*Listing*.
-- BEGIN --

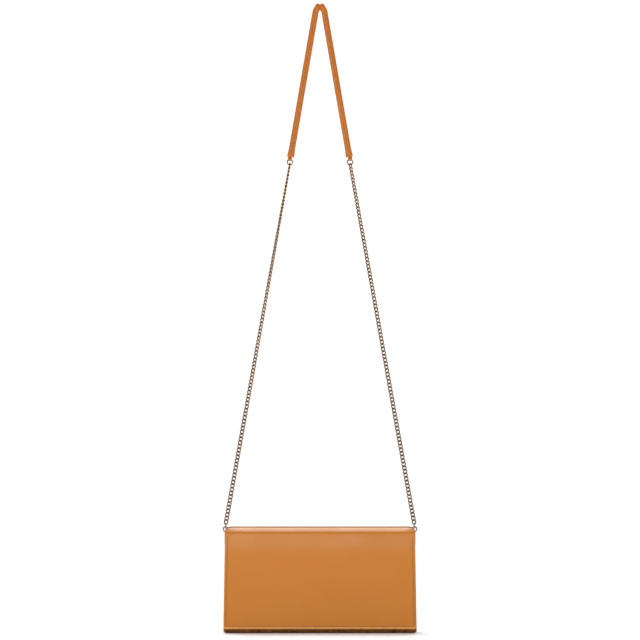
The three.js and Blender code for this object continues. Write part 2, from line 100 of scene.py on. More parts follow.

-- END --
-- BEGIN --

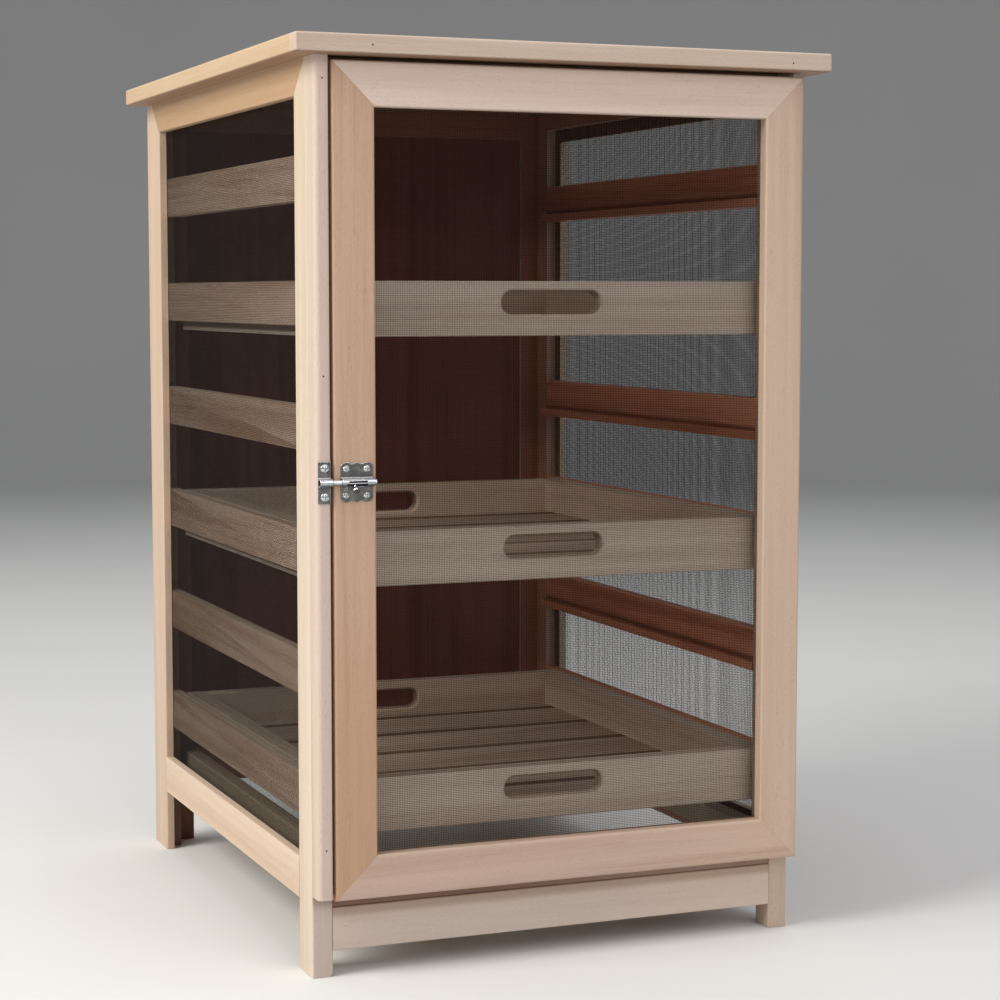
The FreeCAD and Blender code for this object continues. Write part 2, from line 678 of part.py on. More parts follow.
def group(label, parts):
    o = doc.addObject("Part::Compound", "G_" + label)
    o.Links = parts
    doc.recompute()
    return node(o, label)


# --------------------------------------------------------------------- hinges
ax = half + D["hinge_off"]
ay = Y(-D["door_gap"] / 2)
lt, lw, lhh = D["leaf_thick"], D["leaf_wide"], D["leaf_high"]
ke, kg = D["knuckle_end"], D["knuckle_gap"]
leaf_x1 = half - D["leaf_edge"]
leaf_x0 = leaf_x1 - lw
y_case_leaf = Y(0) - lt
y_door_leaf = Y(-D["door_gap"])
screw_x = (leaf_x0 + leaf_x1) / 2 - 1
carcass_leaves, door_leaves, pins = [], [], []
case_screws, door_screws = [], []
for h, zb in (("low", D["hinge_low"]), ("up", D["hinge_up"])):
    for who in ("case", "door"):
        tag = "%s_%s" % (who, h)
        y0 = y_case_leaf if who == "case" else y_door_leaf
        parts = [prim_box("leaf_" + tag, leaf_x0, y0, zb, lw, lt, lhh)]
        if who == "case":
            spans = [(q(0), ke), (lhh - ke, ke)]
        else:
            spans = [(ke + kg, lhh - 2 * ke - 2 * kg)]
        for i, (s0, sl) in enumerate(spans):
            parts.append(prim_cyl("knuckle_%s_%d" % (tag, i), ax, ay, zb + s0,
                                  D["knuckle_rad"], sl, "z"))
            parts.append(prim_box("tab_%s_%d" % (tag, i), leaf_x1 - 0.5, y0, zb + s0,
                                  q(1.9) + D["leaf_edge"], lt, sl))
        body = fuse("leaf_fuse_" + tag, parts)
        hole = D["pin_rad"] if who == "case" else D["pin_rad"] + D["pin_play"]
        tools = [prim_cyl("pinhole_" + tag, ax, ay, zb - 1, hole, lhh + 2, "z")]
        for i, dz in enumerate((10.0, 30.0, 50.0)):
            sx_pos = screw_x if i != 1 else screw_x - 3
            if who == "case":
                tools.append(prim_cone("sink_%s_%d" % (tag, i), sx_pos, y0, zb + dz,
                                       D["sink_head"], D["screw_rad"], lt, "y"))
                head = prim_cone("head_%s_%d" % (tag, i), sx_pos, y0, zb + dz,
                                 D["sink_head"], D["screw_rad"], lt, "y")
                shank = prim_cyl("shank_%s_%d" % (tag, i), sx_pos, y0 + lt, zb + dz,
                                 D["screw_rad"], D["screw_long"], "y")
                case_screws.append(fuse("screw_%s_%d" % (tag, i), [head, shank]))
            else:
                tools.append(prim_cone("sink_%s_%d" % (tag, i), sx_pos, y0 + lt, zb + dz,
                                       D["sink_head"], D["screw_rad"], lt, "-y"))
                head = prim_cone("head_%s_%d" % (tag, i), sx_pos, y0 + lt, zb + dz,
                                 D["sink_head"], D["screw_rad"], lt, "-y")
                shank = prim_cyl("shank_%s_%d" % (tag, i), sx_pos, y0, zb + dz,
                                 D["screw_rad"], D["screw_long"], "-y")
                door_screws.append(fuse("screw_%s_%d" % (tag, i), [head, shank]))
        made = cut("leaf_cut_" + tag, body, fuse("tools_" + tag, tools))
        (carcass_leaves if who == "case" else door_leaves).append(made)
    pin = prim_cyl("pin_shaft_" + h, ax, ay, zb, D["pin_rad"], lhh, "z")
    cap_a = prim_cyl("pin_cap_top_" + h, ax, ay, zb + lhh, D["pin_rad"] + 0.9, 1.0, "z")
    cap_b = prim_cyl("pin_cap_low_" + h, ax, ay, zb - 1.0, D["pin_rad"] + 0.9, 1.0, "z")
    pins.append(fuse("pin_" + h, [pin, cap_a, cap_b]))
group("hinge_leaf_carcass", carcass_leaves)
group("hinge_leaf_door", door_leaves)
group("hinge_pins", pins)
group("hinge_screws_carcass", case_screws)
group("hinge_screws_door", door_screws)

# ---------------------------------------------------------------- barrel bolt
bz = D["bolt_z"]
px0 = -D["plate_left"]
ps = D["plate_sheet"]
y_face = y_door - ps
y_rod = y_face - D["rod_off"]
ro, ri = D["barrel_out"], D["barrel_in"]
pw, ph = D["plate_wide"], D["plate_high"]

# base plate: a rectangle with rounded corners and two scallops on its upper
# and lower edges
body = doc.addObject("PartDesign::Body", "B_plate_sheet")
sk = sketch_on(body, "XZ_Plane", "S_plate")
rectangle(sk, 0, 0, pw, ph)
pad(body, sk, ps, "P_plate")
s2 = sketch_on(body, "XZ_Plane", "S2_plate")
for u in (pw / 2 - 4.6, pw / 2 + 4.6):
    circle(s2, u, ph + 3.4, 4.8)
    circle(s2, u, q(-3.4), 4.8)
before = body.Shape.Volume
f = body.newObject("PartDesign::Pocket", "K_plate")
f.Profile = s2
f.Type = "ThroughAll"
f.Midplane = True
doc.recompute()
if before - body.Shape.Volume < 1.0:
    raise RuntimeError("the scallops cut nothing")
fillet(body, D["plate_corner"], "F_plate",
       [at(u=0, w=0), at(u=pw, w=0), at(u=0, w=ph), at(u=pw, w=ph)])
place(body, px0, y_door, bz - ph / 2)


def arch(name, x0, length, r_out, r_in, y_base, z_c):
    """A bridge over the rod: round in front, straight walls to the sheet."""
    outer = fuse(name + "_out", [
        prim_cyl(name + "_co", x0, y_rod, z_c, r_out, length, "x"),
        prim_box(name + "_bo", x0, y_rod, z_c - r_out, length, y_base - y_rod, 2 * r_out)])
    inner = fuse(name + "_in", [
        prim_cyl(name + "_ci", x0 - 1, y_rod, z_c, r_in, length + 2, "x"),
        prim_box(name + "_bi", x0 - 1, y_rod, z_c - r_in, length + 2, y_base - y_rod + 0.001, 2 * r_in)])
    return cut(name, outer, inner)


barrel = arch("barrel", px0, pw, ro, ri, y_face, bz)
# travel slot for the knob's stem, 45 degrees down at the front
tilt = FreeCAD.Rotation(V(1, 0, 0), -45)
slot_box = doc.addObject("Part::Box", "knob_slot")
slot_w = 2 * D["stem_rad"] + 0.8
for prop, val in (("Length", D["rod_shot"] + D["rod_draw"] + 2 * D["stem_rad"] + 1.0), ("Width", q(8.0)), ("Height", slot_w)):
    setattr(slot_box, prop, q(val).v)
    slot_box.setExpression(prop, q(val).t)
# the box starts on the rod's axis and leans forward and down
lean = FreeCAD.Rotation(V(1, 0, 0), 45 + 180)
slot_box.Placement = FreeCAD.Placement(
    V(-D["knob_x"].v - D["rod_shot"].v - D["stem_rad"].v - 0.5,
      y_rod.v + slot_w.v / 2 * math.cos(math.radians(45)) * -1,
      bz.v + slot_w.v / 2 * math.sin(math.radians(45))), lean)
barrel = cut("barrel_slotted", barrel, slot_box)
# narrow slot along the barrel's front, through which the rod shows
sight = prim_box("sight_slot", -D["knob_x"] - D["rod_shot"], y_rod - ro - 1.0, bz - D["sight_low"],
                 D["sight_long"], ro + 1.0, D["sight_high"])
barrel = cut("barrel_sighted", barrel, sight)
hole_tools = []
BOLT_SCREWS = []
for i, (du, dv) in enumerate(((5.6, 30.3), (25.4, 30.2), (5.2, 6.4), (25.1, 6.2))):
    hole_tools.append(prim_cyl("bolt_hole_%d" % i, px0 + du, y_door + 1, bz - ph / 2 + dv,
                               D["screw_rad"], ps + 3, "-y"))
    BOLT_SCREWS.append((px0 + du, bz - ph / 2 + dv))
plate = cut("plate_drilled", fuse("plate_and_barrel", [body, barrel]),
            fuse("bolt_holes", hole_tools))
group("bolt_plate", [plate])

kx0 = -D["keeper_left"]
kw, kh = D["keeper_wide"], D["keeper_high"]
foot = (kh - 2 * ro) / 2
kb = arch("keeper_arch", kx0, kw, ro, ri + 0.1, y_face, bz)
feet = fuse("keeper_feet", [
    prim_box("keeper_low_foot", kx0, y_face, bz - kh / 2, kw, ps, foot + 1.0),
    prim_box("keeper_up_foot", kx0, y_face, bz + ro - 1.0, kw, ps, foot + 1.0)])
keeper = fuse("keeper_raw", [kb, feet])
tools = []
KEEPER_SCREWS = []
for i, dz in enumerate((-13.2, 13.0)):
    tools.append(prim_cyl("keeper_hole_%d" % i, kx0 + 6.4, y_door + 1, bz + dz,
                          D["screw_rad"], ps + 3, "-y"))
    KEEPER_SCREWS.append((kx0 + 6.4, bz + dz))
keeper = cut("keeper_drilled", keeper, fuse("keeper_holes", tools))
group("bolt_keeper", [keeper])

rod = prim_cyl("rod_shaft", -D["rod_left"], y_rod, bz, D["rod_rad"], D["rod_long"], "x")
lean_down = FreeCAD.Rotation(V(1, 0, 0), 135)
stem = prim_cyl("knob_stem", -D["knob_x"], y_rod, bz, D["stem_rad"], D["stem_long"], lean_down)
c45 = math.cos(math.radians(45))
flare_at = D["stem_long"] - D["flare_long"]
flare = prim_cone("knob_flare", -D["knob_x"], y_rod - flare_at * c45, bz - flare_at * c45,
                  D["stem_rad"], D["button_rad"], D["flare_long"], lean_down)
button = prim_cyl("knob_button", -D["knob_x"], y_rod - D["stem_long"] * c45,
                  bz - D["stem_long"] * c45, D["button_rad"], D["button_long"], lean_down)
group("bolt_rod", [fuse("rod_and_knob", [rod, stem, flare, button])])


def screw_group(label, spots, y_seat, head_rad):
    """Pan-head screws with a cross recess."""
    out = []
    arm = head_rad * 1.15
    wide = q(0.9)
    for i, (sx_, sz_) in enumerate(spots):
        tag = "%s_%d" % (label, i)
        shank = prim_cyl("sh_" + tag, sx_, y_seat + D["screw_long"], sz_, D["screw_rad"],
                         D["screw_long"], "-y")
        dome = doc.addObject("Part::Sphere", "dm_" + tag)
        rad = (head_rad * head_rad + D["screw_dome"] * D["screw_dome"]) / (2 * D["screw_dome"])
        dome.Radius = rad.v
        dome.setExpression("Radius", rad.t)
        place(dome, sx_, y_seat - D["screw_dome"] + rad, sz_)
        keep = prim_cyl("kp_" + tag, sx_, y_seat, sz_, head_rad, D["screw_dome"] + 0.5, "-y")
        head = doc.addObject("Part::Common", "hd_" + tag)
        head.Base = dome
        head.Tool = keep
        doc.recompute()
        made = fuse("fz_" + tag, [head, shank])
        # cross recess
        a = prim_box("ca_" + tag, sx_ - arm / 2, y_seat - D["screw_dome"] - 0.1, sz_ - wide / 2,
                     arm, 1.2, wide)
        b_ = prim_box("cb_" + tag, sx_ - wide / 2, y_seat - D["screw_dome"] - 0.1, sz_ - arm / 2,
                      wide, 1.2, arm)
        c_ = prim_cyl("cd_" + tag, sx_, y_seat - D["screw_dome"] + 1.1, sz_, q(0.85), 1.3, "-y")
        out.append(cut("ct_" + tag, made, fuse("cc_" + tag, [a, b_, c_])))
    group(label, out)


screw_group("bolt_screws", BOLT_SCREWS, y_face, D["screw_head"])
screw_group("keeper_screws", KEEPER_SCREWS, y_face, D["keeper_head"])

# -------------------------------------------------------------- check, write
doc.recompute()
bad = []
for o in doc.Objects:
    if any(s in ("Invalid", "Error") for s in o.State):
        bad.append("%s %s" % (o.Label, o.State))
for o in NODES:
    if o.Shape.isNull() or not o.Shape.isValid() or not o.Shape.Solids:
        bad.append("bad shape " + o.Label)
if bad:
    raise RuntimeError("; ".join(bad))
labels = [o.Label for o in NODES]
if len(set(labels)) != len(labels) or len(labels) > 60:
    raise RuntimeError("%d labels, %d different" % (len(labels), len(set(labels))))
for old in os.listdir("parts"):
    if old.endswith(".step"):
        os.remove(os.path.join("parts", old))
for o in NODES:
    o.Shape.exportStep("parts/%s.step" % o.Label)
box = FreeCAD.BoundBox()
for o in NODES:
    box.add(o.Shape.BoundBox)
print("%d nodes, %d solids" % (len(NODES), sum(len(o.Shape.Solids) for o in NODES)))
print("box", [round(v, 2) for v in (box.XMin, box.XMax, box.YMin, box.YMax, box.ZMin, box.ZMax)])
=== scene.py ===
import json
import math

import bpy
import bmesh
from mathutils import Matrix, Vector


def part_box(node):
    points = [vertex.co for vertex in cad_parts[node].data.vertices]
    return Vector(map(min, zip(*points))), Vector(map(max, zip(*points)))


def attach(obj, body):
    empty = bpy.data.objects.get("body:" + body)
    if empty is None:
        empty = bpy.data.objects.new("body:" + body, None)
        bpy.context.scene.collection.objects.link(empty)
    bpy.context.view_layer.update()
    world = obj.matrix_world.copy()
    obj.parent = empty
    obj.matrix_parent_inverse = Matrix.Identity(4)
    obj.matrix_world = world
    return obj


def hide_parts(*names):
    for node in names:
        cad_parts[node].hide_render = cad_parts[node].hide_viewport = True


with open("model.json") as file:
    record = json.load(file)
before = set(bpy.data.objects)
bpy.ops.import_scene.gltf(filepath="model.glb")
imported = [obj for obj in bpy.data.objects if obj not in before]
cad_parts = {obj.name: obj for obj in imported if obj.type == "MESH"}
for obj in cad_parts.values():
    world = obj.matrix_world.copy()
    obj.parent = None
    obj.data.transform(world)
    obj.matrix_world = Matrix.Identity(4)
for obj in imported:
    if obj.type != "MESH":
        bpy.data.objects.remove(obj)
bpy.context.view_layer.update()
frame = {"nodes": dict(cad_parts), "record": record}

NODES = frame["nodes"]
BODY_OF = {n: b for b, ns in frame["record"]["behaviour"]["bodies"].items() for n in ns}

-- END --

*Exercise instructions*. Print exactly the lines from the line with "The FreeCAD and" to the line with "return node(o, label)", both included, and nothing else.

*Answer for the task*.
The FreeCAD and Blender code for this object continues. Write part 2, from line 678 of part.py on. More parts follow.
def group(label, parts):
    o = doc.addObject("Part::Compound", "G_" + label)
    o.Links = parts
    doc.recompute()
    return node(o, label)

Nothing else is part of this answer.